Waxman expects the Trump administration to argue that it is necessary for the United States to keep residual forces in Syria, particularly at al-Tanf, for defense against the Islamic State.

“Does this contradict the President’s statements about ISIS being defeated? Of course it does, but this administration routinely dismisses the President’s own rhetoric as unimportant to its legal position,” he said. “And I wouldn’t hold my breath for a clear and public international law justification.”

However, there are signs that, after years of failed attempts to pass a new Authorization for Use of Military Force, Congress will put its foot down on the issue of maintaining a small force at al-Tanf to deter Iran.
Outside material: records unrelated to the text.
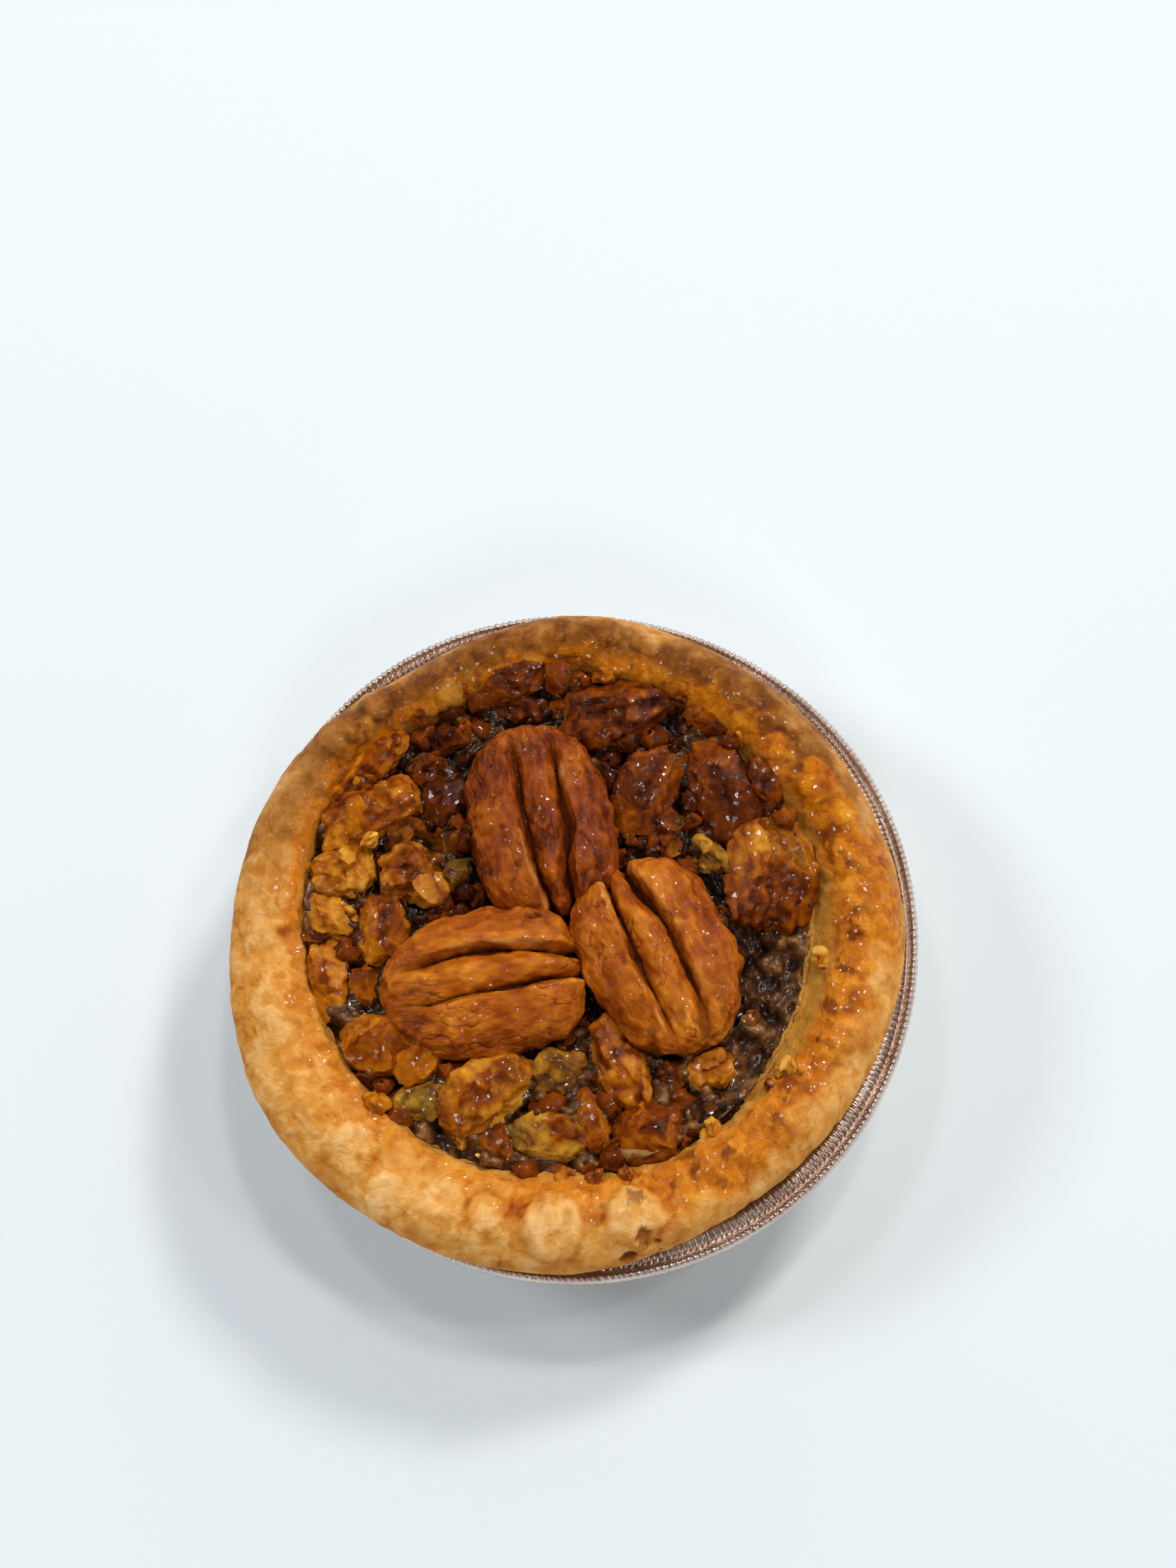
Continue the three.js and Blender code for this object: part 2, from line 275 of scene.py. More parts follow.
# foil tin: stamped from thin foil, with pleated walls and a rolled, crimped rim
tin = {
    "rim": 44.0, "mouth": 39.6, "foot": 31.0, "wallTop": 20.0, "flange": 21.0, "top": 22.0,
    "bead": 0.6, "foil": 0.25, "sides": 1900, "lines": 52,
    # how far the rim is bent out of round, every 30 degrees from +X towards +Y
    "bent": [0.15, 0.6, 0.5, 0.5, 0.7, 0.1, 0.0, -0.2, 0.0, 0.0, 0.0, 0.0],
    "pleatCount": 36, "pleatDepth": 0.45, "crimpCount": 340, "crimpDepth": 0.2, "seed": 4,
    "drift": 14.0, "driftScale": 14.0,  # how far the crimps stray from even, and how soon
}


def foilMaterial():
    # thin rolled aluminium: a mirror, broken up by tiny dents and tinted a warm pinkish grey
    material, add, coords = startMaterial("crimped aluminium foil")
    tint = add("ShaderNodeTexNoise", {"Scale": 1 / (7 * mm), "Detail": 4.0}, {"Vector": coords})
    colour = add("ShaderNodeValToRGB", links={"Fac": tint},
                 stops=[(0.3, "c4ad9f"), (0.7, "e0cfc3")])
    dents = add("ShaderNodeTexNoise", {"Scale": 1 / (0.9 * mm), "Detail": 3.0}, {"Vector": coords})
    bump = add("ShaderNodeBump", {"Strength": 0.5, "Distance": 0.2 * mm}, {"Height": dents})
    return finishMaterial(material, add, {"Metallic": 1.0, "Roughness": 0.28},
                          {"Base Color": colour, "Normal": bump})


def crimpTree(sizes):  # pushes the wall out in pleats and the rim in fine uneven crimps
    tree, add, given = startTree("pleatsAndCrimps", sizes)
    split = add("ShaderNodeSeparateXYZ", links={0: add("GeometryNodeInputPosition")}).outputs
    angle = add("ShaderNodeMath", links={0: split["Y"], 1: split["X"]}, operation="ARCTAN2")
    flat = add("ShaderNodeCombineXYZ", links={0: split["X"], 1: split["Y"]})
    outward = add("ShaderNodeVectorMath", links={0: flat}, operation="NORMALIZE")
    # drifts along the rim but hardly across it, so that the crimps stay radial
    drift = add("ShaderNodeTexNoise", {"Scale": tin["driftScale"], "Detail": 2.0},
                {"Vector": outward, "W": given["seed"]}, noise_dimensions="4D")
    normal = add("GeometryNodeInputNormal")
    moved = given["Geometry"]
    for name, wander, direction in (("pleat", 0.0, outward), ("crimp", tin["drift"], normal)):
        share = add("GeometryNodeInputNamedAttribute", {"Name": name + "Share"}, data_type="FLOAT")
        turned = add("ShaderNodeMath", links={0: angle, 1: given[name + "Count"]},
                     operation="MULTIPLY")
        wandered = addPatterns(add, turned, (wander, drift))
        wave = add("ShaderNodeMath", links={0: wandered}, operation="COSINE")
        depth = add("ShaderNodeMath", links={0: wave, 1: share}, operation="MULTIPLY")
        deep = add("ShaderNodeMath", links={0: depth, 1: given[name + "Depth"]},
                   operation="MULTIPLY")
        offset = add("ShaderNodeVectorMath", links={0: direction, "Scale": deep}, operation="SCALE")
        moved = add("GeometryNodeSetPosition", links={"Geometry": moved, "Offset": offset})
    real = add("GeometryNodeRealizeInstances", links={"Geometry": moved})
    done = add("GeometryNodeSetMaterial", {"Material": foilMaterial()}, {"Geometry": real})
    add("NodeGroupOutput", links={"Geometry": done})
    return tree


def makeTin():
    t = tin
    rim, mouth, foot, flange = t["rim"], t["mouth"], t["foot"], t["flange"]
    wallTop, bead, middle = t["wallTop"], t["bead"], flange + 0.1
    # radius, height, share of the pleats, share of the crimps, from under the base to inside it
    course = [
        (14, 0.0, 0, 0), (foot - 1, 0.0, 0, 0), (foot + 0.6, 0.8, 1, 0),
        (foot + 3, 6.2, 1, 0), (mouth - 2, 15, 1, 0),
        (mouth + t["foil"], wallTop, 1, 0), (mouth + 1.8, flange - 0.4, 0.2, 0.3),
        (rim - bead, middle - 0.9, 0, 0.2), (rim - 0.2, middle - 0.6, 0, 0.2),
        (rim, middle, 0, 0.2), (rim - 0.18, middle + 0.6, 0, 0.6),
        (rim - bead, t["top"], 0, 0.9), (rim - 1.05, middle + 0.6, 0, 0.6),
        (rim - 1.25, flange - 0.1, 0, 0), (rim - 1.5, flange, 0, 0),
        (rim - 1.8, flange + 0.3, 0.1, 1.2), (rim - 2.7, flange + 0.5, 0.1, 1.7),
        (mouth + 0.7, flange + 0.2, 0.4, 1.2), (mouth, wallTop, 1, 0.2),
        (mouth - 2.3, 15, 1, 0), (foot + 2.6, 6.2, 1, 0), (foot, 1.3, 1, 0),
        (foot - 1.2, 0.5, 0, 0), (12, 0.5, 0, 0),
    ]
    line = resample(np.array(course, float), t["lines"])
    line[:, 1] = np.maximum(line[:, 1], 0)  # nothing dips under the base
    angles = np.arange(t["sides"]) / t["sides"] * 2 * math.pi
    onRim = smooth(mouth, mouth + 2, line[:, :1])
    radius = line[:, :1] + onRim * around(t["bent"], angles)
    rings = np.stack([radius * np.cos(angles), radius * np.sin(angles),
                      np.repeat(line[:, 1:2], t["sides"], axis=1)], axis=-1)
    mesh = loftMesh("tinShape", (rings, (0, 0, 0), (0, 0, 0.5)))
    for name, k in (("pleatShare", 2), ("crimpShare", 3)):
        values = np.concatenate([[0], np.repeat(line[:, k], t["sides"]), [0]])
        mesh.attributes.new(name, "FLOAT", "POINT").data.foreach_set("value", values)
    sizes = {"pleatCount": t["pleatCount"], "pleatDepth": t["pleatDepth"] * mm,
             "crimpCount": t["crimpCount"], "crimpDepth": t["crimpDepth"] * mm, "seed": t["seed"]}
    grown = growMesh("foilTin", mesh, crimpTree(sizes), sizes)
    print("foil tin:", len(grown.polygons), "faces")
    finishPiece(grown, grown.materials[0], "foil", "foil_tin")


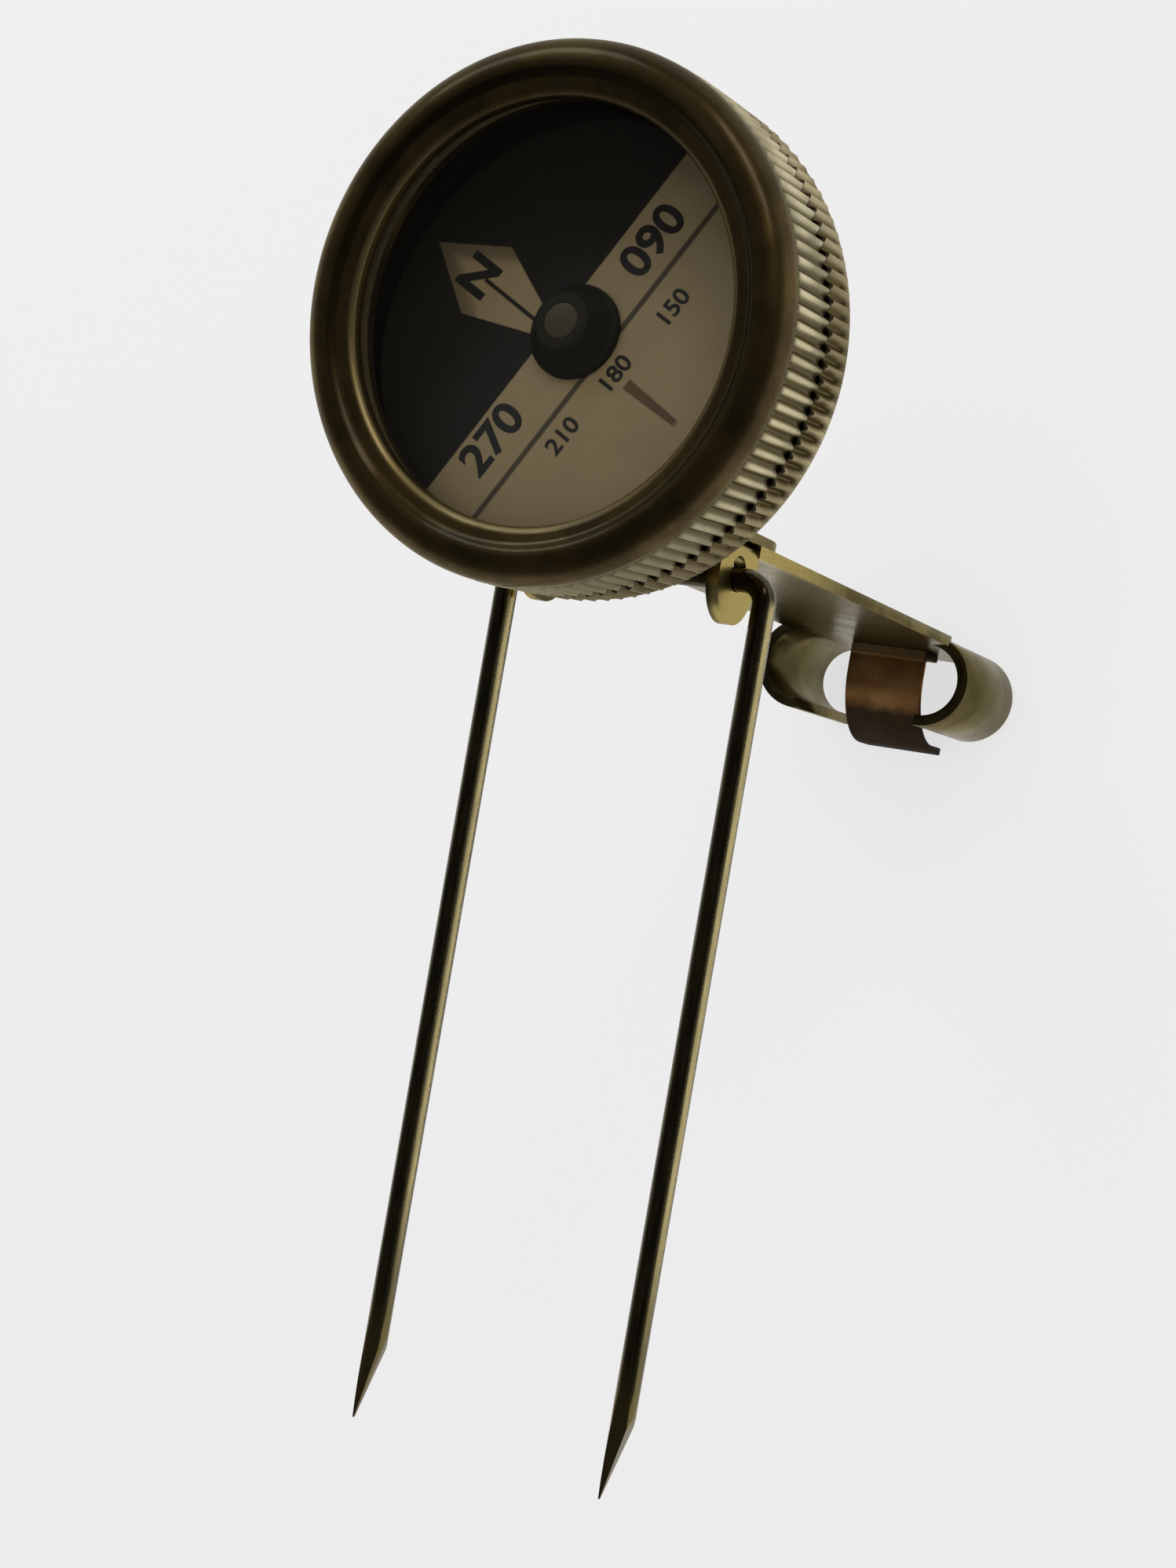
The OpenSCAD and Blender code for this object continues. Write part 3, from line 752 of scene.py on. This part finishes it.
def pointed(shape, centre):
    """Cuts a prong's end to its point: one flat on its right side and one on each face."""
    tip = -PRONG_LENGTH
    neck = tip + POINT_LENGTH
    flank = neck + 1.2
    margin = neck + 4
    tip_width = 0.1
    tip_half = 0.05
    cuts = [((centre + WIRE_R, neck, 0), (centre + tip_width - WIRE_R, tip, 0), (0, 0, 1)),
            ((0, flank, WIRE_R), (0, tip, tip_half), (1, 0, 0)),
            ((0, flank, -WIRE_R), (0, tip, -tip_half), (1, 0, 0))]
    for start, end, along in cuts:
        outward = (Vector(end) - Vector(start)).cross(Vector(along)).normalized()
        if outward.dot(Vector(start) - Vector((centre, start[1], 0))) < 0:
            outward = -outward
        near = [v for v in shape.verts if v.co.y < margin]
        near += [g for g in (*shape.edges, *shape.faces) if all(v.co.y < margin for v in g.verts)]
        cut = bmesh.ops.bisect_plane(shape, geom=near, dist=1e-5, plane_co=start,
                                     plane_no=outward, clear_outer=True)["geom_cut"]
        bmesh.ops.holes_fill(shape, edges=[g for g in cut if isinstance(g, bmesh.types.BMEdge)
                                           and g.is_boundary])
    # the side flat's corners start at its tip, or its triangles would differ between runs
    shape.normal_update()
    flat = max(shape.faces, key=lambda f: f.calc_area() * abs(f.normal.x))
    ring = flat.verts[:]
    first = ring.index(min(ring, key=lambda v: (round(v.co.y, 3), centre * v.co.z)))
    shape.faces.remove(flat)
    shape.faces.new(ring[first:] + ring[:first])


def half_pin(side):
    """Half of the bent wire: cross part, bend, prong and its cut point."""
    cross_steps, bend_steps, prong_steps = 4, 10, 24
    half_cross = PRONG_GAP / 2 - WIRE_BEND
    straight = PRONG_LENGTH - WIRE_BEND
    bend_step = Matrix.Rotation(math.radians(-90 / bend_steps), 3, "Z")
    shape = bmesh.new()
    ring = bmesh.ops.create_circle(shape, radius=WIRE_R, segments=28, cap_ends=False)["verts"]
    bmesh.ops.rotate(shape, verts=ring, cent=(0, 0, 0),
                     matrix=Matrix.Rotation(math.radians(90), 3, "Y"))
    for _ in range(cross_steps):
        ring = drawn_on(shape, ring, (half_cross / cross_steps, 0, 0))
    for _ in range(bend_steps):
        ring = drawn_on(shape, ring, (0, 0, 0))
        bmesh.ops.rotate(shape, verts=ring, cent=(half_cross, -WIRE_BEND, 0), matrix=bend_step)
    for _ in range(prong_steps):
        ring = drawn_on(shape, ring, (0, -straight / prong_steps, 0))
    end = set(ring)
    bmesh.ops.holes_fill(shape, edges=[e for e in shape.edges if e.is_boundary
                                       and end.issuperset(e.verts)])
    if side < 0:
        bmesh.ops.scale(shape, vec=(-1, 1, 1), verts=shape.verts)
    pointed(shape, side * PRONG_GAP / 2)
    return shape


def double_pin():
    """Both halves of the wire, joined at the middle of the cross part."""
    wire = half_pin(1)
    left = half_pin(-1)
    spare = bpy.data.meshes.new("spare")
    left.to_mesh(spare)
    left.free()
    wire.from_mesh(spare)
    bpy.data.meshes.remove(spare)
    bmesh.ops.remove_doubles(wire, verts=wire.verts, dist=1e-4)
    piece("double_pin_wire", wire, ON_PIN, wire_finish(), "pin", ("double_pin",))


# Stage, light and camera

PALE = (0.847, 0.847, 0.847)


def pale_floor():
    """Plain floor just under the clip's lowest edge, in metres."""
    shape = bmesh.new()
    bmesh.ops.create_grid(shape, x_segments=8, y_segments=8, size=4.0)
    bmesh.ops.translate(shape, verts=shape.verts, vec=(0, 0, cad_box[0][2] - 0.0004))
    f = Finish("pale_floor")
    f.set(Base_Color=PALE, Roughness=0.9, Specular_IOR_Level=0.0)
    # the floor is pale to the eye and in the metal, and keeps a soft shadow
    path = f.node("ShaderNodeLightPath")
    seen = f.value(path, "Is Camera Ray").high(f.value(path, "Is Glossy Ray"))
    seen = seen.high(f.value(path, "Is Transmission Ray"))
    glow = f.node("ShaderNodeEmission", Color=(0.864, 0.863, 0.867), Strength=1.0)
    f.blend(seen * 0.8, f.shader, glow)
    mesh = bpy.data.meshes.new("pale_floor")
    shape.to_mesh(mesh)
    shape.free()
    mesh.materials.append(f.material)
    floor = new_object("pale_floor", mesh)


def surroundings():
    """A pale backdrop down at the horizon, in a room that is dim overhead."""
    world = bpy.data.worlds.new("studio")
    bpy.context.scene.world = world
    world.use_nodes = True
    sky = Nodes(world.node_tree)
    _, _, up = sky.split(sky.value(sky.node("ShaderNodeTexCoord"), "Generated"))
    room = sky.node("ShaderNodeValToRGB", first=up)
    stops = room.color_ramp.elements
    stops[0].position = 0.05
    stops[0].color = (*PALE, 1)
    stops[1].position = 0.85
    stops[1].color = (0.07, 0.07, 0.075, 1)
    stops.new(0.28).color = (0.13, 0.13, 0.135, 1)
    path = sky.node("ShaderNodeLightPath")
    shown = sky.mix(sky.value(path, "Is Glossy Ray"), (0.80, 0.79, 0.77), sky.value(room))
    for ray in ("Is Transmission Ray", "Is Camera Ray"):
        shown = sky.mix(sky.value(path, ray), shown, PALE)
    sky.feed(sky.tree.nodes["Background"].inputs["Color"], shown)


def soft_lamp(name, place, size, power, colour):
    """A rectangular lamp that faces the clip, in metres and watts."""
    target = Vector((0.0, -0.005, 0.02))
    lamp = bpy.data.lights.new(name, "AREA")
    lamp.shape = "RECTANGLE"
    lamp.size, lamp.size_y = size
    lamp.energy = power
    lamp.color = colour
    thing = new_object(name, lamp)
    thing.location = place
    thing.rotation_euler = (target - Vector(place)).to_track_quat("-Z", "Y").to_euler()


def photo_camera():
    """The camera that was fitted to the photograph, in metres."""
    camera = bpy.data.cameras.new("photo_camera")
    camera.sensor_fit = "HORIZONTAL"
    camera.sensor_width = 36.0
    camera.lens = 68.24
    camera.clip_start = 0.005
    place = (0.061025, -0.006300, 0.144632)
    right = (0.87935, 0.14046, -0.45498)
    up = (-0.14982, 0.98859, 0.01562)
    back = (0.45199, 0.05443, 0.89036)
    eye = new_object("photo_camera", camera)
    turned = Matrix((right, up, back)).transposed().to_4x4()
    eye.matrix_world = Matrix.Translation(place) @ turned
    bpy.context.scene.camera = eye


bezel()
rear_half()
pane()
small_inner_pieces()
hub()
characters()
clip()
double_pin()
pale_floor()
surroundings()
soft_lamp("window_lamp", (-0.25, 0.36, 0.27), (0.30, 0.14), 0.55, (0.84, 0.93, 1.0))
soft_lamp("warm_lamp", (0.17, 0.38, 0.36), (0.25, 0.12), 0.42, (1.0, 0.95, 0.86))
photo_camera()

bpy.context.scene.view_settings.view_transform = "Standard"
“Congress hasn’t authorized an anti-Iran mission in Syria. The truth is the legal basis for the U.S. military presence in Syria, the 2001 AUMF, is pretty shaky and needs to be revisited,” said an aide for Sen. Bernie Sanders, an Independent from Vermont. “Any move by the Trump administration to expand that authorization even more to include operations against Iran will definitely draw a response from Congress.”

Magsamen, of the Center for American Progress, said action by Congress is long overdue.

“We’ve had two years of no real oversight of the wars under this Administration,” she said. “Our mission in Syria has been [counterterrorism]-focused and covered under 2001 AUMF. If that changes to Iran deterrence, that’s a whole new ball game.”